# GIVEN REQUEST:
Pick out the lines below that include the string "write".

# INFORMATION PROVIDED:
····················
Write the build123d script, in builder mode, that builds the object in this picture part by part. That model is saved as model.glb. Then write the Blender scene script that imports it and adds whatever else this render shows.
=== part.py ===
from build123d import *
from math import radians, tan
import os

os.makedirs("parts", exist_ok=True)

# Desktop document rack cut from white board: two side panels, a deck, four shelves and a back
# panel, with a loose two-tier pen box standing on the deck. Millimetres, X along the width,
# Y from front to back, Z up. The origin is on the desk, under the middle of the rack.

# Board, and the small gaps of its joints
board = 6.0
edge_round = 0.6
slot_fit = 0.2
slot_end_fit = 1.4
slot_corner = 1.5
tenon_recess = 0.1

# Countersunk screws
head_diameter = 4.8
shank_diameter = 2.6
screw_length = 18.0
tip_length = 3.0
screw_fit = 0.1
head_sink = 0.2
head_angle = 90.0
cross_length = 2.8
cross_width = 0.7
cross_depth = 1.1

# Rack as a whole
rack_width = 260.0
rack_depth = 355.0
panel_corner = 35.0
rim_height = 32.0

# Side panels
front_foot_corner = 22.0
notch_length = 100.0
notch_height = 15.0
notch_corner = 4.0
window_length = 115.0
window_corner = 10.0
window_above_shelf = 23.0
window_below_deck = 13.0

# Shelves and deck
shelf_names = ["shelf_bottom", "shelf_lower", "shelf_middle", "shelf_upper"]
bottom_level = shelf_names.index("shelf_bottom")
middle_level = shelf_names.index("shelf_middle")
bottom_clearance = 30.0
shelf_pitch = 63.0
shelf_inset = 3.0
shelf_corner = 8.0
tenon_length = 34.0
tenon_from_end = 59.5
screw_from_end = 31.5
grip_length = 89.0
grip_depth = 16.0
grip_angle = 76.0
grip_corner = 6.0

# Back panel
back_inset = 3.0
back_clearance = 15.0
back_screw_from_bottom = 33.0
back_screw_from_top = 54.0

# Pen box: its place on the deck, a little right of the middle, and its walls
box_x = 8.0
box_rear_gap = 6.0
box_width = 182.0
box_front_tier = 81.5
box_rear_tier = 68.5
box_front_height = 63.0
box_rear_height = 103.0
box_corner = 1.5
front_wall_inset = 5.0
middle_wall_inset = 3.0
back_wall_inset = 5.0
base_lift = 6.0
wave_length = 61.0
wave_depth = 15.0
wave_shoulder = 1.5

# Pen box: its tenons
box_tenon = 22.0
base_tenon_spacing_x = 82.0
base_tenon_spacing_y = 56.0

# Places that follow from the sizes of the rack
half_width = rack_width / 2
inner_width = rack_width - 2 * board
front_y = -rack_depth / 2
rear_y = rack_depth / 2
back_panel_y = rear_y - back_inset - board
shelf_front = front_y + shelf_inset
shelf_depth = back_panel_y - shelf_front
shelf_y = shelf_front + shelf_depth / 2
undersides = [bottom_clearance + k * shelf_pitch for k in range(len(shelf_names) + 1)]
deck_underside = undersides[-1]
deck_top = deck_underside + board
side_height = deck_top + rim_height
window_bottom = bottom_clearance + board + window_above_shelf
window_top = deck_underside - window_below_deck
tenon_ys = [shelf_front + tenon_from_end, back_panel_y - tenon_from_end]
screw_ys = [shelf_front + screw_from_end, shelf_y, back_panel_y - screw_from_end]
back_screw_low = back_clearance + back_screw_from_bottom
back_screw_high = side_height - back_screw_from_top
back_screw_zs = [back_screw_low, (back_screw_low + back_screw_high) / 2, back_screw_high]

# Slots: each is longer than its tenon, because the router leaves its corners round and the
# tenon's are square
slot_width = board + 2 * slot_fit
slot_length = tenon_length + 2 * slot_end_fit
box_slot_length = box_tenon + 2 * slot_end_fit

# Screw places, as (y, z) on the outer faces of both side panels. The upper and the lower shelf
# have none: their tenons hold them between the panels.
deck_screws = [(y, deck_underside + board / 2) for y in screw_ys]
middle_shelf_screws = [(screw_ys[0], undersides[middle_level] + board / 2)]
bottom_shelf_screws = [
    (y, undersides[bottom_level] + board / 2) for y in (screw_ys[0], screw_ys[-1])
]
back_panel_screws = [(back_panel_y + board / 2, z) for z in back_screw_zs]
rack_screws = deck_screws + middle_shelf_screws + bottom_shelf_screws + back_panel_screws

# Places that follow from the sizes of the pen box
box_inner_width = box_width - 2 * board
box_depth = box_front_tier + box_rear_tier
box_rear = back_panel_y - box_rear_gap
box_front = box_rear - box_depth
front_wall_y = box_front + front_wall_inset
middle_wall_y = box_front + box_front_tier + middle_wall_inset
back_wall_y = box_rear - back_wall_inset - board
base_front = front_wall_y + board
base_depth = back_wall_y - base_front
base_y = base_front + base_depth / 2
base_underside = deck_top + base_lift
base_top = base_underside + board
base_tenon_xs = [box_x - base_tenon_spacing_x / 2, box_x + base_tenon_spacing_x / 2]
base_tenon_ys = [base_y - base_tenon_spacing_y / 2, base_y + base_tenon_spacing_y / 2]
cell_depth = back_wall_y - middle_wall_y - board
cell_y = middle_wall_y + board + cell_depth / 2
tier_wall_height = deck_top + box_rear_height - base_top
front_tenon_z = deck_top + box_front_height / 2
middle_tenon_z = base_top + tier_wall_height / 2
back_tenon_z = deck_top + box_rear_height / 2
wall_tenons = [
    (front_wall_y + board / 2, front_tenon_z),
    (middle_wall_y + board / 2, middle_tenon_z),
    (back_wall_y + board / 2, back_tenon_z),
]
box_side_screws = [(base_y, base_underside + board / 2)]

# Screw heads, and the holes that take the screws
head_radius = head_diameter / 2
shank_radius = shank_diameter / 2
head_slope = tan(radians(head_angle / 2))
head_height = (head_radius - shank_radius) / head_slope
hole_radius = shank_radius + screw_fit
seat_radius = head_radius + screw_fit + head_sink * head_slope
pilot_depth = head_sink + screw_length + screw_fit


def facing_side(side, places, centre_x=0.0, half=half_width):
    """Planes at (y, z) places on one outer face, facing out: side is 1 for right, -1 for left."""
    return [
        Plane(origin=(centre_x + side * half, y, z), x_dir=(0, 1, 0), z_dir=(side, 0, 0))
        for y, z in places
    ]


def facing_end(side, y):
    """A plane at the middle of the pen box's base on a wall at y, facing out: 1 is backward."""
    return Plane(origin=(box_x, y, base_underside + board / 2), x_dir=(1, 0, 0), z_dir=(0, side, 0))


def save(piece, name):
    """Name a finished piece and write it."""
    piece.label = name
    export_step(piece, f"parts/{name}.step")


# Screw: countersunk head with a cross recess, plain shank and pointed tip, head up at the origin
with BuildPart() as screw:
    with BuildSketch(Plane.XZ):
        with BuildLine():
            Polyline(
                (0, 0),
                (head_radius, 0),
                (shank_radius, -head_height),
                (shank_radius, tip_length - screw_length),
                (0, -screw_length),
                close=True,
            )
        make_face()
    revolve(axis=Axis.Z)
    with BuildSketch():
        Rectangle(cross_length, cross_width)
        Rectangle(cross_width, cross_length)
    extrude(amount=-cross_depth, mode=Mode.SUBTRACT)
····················
# RESULT OF THE EXERCISE:
Write the build123d script, in builder mode, that builds the object in this picture part by part. That model is saved as model.glb. Then write the Blender scene script that imports it and adds whatever else this render shows.
    """Name a finished piece and write it."""